What is a threat hunting hypothesis?

A threat-hunting hypothesis is a specific, testable statement about adversary behavior that might be present in your environment — for example, "an attacker is using WMI for lateral movement on our servers." It scopes the hunt, names the data needed, and defines what proving or disproving it looks like, so hunting is repeatable rather than ad hoc.

How do you build a threat hunting hypothesis library?

Generate hypotheses from MITRE ATT&CK techniques relevant to your threats, recent threat intelligence, and your own incident history. Record each in a consistent template (technique, data source, hunt logic, expected findings, outcome), prioritize by risk and data feasibility, and track results so the library compounds over time.

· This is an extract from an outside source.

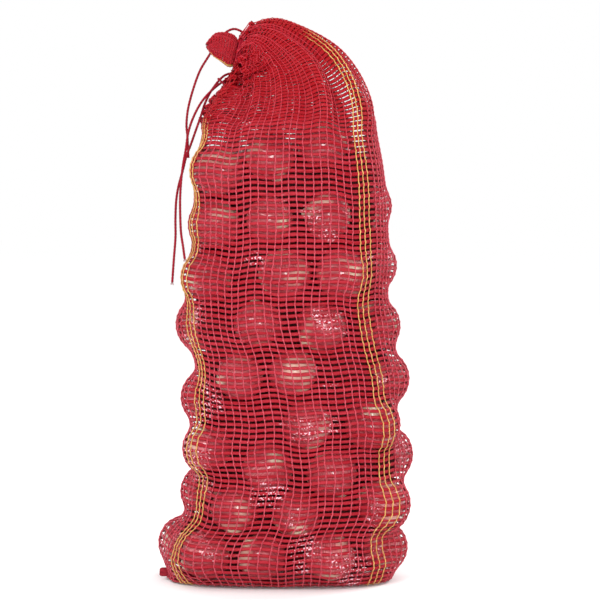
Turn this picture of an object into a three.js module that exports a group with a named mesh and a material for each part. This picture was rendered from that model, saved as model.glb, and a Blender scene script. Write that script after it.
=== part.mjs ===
// A tall drawstring sack of woven plastic netting, packed full of round bulbs and standing on its
// bottom seam. Its mouth is gathered by a drawstring, and the gather has flopped to the left.
// Millimetres, +Z up. The front of the sack faces -Y, and the origin is on the floor under the
// middle of its box.

import * as THREE from "three";

// ---- driving dimensions ---------------------------------------------------------------------

const NETTING_WALL = 1.5; // thickness of the solid that stands for the netting
const TOUCH_GAP = 0.4; // space between pieces that touch
const COLUMNS = 36; // grid columns round the sack
const CORNER_POWER = 2.6; // above 2, a section is squarer than an ellipse

const BODY_HEIGHT = 548; // the packed part, up to where the neck begins
const BODY_ROWS = 25;
const BODY_ROW_POWER = 1.15; // above 1, the rows are closer together near the floor
const UNDERSIDE_ROWS = 3; // of the body's rows, the ones that lie on the floor
const UNDERSIDE_DEPTH = 0.68; // the sack is this much of its full depth where it stands
const UNDERSIDE_RISE = 60; // and it fills out at this rate above the floor
const BODY_HALF_DEPTH = 78;
const SHOULDER_HALF_DEPTH = 64; // at the top of the packed part
const SHOULDER_START = 0.8; // share of the body's height where it begins to thin
const NECK_ROWS = 11;
const NECK_CLOSING = 1.15; // above 1, the neck thins out sooner on its way to the gather

const BULB_RADIUS = 32.5;
const BACK_BULB_RADIUS = 38;
const BULB_SPREAD = 0.04; // share by which the bulbs' sizes differ
const BULB_SIDES = 8;
const NETTING_OVER_BULB = 4.6; // from a bulb's surface to the outside of the netting's solid

const SEAM_HALF_WIDTH = 11; // the sewn hem lies flat under the sack
const SEAM_THICKNESS = 2.4;
const SEAM_LEFT = -151;
const SEAM_RIGHT = 140;
const SEAM_CORNER = 7; // its corners are cut back by this much
const SEAM_MARGIN = 4; // from the hem's end to the netting that is sewn into it
const SEAM_CLEARANCE = 6; // netting within this of the hem lies on top of it

const CINCH_TOP = new THREE.Vector3(-50, 0, 653);
const CINCH_BOTTOM = new THREE.Vector3(-59, 0, 614);
const CINCH_HALF_DEPTH = 10;
const CINCH_HOLE_SHARE = 0.3; // the pleats leave this share of the gather open at its middle
const COLLAR = 3.6; // straight stretch of the gather that the tie sits on
const COLLAR_ROWS = 2;

const RUFFLE_ROWS = 7;
const RUFFLE_BASE_HALF_DEPTH = 7;
const RUFFLE_RIM_HALF_DEPTH = 13;
const RUFFLE_RIM_OPEN_SHARE = 0.8; // of the mouth at the rim is open
const RUFFLE_PLEATS = 9;
const RUFFLE_PLEAT_DEPTH = 0.16; // share of the ruffle's radius

const CORD_DIAMETER = 3;
const CORD_SIDES = 8;
const CORD_STEP = 2.5; // a ring of vertices every so many diameters
const STUB_THICKNESS = 1.6;
const STUB_WIDTH = 5;
const TIE_TURNS = 2;

const MARKER_GAP = 0.6; // from the netting to the back of a group of marker yarns
const MARKER_THICKNESS = 0.8;
const MARKER_COLUMNS = { front_right: 3, front_left: 16, back_left: 21, back_right: 34 };
const MARKER_FIRST_ROW = 2;
const MARKER_LAST_ROW = BODY_ROWS + NECK_ROWS - 4;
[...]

What is the PEAK threat hunting framework?

PEAK (Prepare, Execute, and Act with Knowledge) is a hunting framework that structures hunts into hypothesis-driven, baseline, and model-assisted types, each with a prepare-execute-act loop. Its emphasis is turning hunt findings into durable detections and documented knowledge, not one-off investigations.

What is the difference between threat hunting and detection?

Detection is automated and continuous — rules fire on known-bad behavior. Threat hunting is human-led and hypothesis-driven — proactively searching for adversary activity that existing detections miss. The output of a good hunt is a new detection, so hunting feeds the detection pipeline.